Greenberg issued a denial: "We could go on and talk about Jordan L. or ten others. Same reality. All had medical supervision."

Likewise, Joelle King-Parrish said the show did not provide any medical attention to her pregnant daughter Kaitlin when she was detoxing in the hotel. Staff members reportedly told her to "take care of it," and one Dr. Phil employee ultimately joined the mother and daughter with a camera in hand as they drove to Skid Row looking for heroin. 

In response, Greenberg said Kaitlin's mother had previously "agreed to be 100% responsible for managing her daughter's health and possible withdrawal" and the individual who filmed the incident "simply documented the natural behavior she observed, which would have occurred whether she was there or not."

Herzog appeared on Dr. Phil for a fourth time in 2016, and said he recently wrote a letter to the television personality thanking him. "I'm grateful in a lot of ways for the show. For getting me help in the nicest places in the country. That's a gift right there," he said. "There are some things about the show that I don't like, and that I don't think are real... I should have been in the hospital, in that sense. There should not be liters of vodka in my dressing room."

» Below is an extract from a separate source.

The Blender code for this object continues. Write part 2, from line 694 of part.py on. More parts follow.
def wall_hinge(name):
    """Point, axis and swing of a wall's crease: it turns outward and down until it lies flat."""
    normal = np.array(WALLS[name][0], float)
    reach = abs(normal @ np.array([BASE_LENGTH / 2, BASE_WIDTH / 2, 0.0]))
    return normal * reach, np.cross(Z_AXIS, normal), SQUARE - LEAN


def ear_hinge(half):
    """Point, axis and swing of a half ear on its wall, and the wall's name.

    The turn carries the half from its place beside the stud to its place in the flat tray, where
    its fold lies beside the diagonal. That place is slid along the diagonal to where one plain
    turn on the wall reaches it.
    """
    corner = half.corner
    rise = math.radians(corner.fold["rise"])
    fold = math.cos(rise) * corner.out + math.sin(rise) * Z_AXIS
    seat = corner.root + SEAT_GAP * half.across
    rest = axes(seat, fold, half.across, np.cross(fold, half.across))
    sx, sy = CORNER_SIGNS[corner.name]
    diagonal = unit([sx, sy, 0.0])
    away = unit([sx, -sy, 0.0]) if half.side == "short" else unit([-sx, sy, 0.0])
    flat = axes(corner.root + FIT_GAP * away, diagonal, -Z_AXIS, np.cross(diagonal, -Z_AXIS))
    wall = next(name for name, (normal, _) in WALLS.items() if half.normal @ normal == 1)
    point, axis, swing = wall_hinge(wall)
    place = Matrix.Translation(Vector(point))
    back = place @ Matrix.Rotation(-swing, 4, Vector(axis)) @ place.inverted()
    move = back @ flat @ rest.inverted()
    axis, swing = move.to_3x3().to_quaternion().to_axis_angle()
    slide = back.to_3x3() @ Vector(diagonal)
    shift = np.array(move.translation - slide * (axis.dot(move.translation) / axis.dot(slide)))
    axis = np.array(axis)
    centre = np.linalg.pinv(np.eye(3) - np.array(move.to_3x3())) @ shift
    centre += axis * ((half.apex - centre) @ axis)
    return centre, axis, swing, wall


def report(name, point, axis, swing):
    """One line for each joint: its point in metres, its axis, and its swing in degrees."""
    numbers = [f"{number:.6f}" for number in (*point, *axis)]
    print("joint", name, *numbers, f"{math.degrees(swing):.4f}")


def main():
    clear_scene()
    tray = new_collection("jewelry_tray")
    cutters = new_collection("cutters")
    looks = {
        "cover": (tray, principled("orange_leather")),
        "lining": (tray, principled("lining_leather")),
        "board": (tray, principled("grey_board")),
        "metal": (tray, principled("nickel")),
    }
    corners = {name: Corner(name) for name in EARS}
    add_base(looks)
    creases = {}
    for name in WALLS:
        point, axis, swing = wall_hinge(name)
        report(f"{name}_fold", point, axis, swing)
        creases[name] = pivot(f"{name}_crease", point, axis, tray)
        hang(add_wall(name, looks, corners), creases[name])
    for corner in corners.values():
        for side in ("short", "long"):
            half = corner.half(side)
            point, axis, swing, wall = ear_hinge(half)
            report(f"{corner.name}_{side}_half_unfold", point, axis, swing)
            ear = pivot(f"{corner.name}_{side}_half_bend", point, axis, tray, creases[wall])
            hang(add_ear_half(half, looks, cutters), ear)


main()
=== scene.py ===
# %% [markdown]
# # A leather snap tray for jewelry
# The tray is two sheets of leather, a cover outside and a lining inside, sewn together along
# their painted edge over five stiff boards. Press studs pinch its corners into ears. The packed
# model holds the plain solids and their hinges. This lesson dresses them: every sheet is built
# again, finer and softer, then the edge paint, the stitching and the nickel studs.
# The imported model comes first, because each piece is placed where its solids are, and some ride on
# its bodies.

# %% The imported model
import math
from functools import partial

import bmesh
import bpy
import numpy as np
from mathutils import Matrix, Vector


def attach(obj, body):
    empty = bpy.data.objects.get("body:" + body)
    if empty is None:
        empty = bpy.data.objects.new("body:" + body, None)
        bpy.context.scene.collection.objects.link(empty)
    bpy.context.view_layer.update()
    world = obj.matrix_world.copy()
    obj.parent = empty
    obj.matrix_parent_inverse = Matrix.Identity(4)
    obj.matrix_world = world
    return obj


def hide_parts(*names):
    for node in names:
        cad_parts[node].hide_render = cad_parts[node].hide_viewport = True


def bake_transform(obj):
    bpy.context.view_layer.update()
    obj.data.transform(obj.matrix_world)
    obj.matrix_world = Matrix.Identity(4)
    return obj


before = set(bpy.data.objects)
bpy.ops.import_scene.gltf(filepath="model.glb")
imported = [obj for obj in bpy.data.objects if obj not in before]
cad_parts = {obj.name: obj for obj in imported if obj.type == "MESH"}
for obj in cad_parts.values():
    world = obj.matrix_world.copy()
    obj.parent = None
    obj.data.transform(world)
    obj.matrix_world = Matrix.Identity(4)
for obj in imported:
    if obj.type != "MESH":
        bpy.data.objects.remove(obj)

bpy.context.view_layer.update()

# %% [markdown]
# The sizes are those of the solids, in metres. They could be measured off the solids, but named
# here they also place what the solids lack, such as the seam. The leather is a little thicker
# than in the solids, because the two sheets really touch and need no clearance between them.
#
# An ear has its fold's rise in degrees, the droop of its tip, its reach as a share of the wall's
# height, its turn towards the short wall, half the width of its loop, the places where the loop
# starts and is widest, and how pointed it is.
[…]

Others interviewed for the story also praised Dr. Phil and the show for getting them the help they needed. Former heroin addict Niki Dietrich is one of those people, who described the show's efforts as a "miracle," adding in part, "I have nothing bad to say about that experience."

"Few people contact us just to let us know how well things are going," the show stated in a statement to STAT and The Globe. "The fact you can 'cherry pick' three, or thirty, or three hundred guests for that matter, who seek to blame others for their plight or struggle in life, is not the least bit surprising."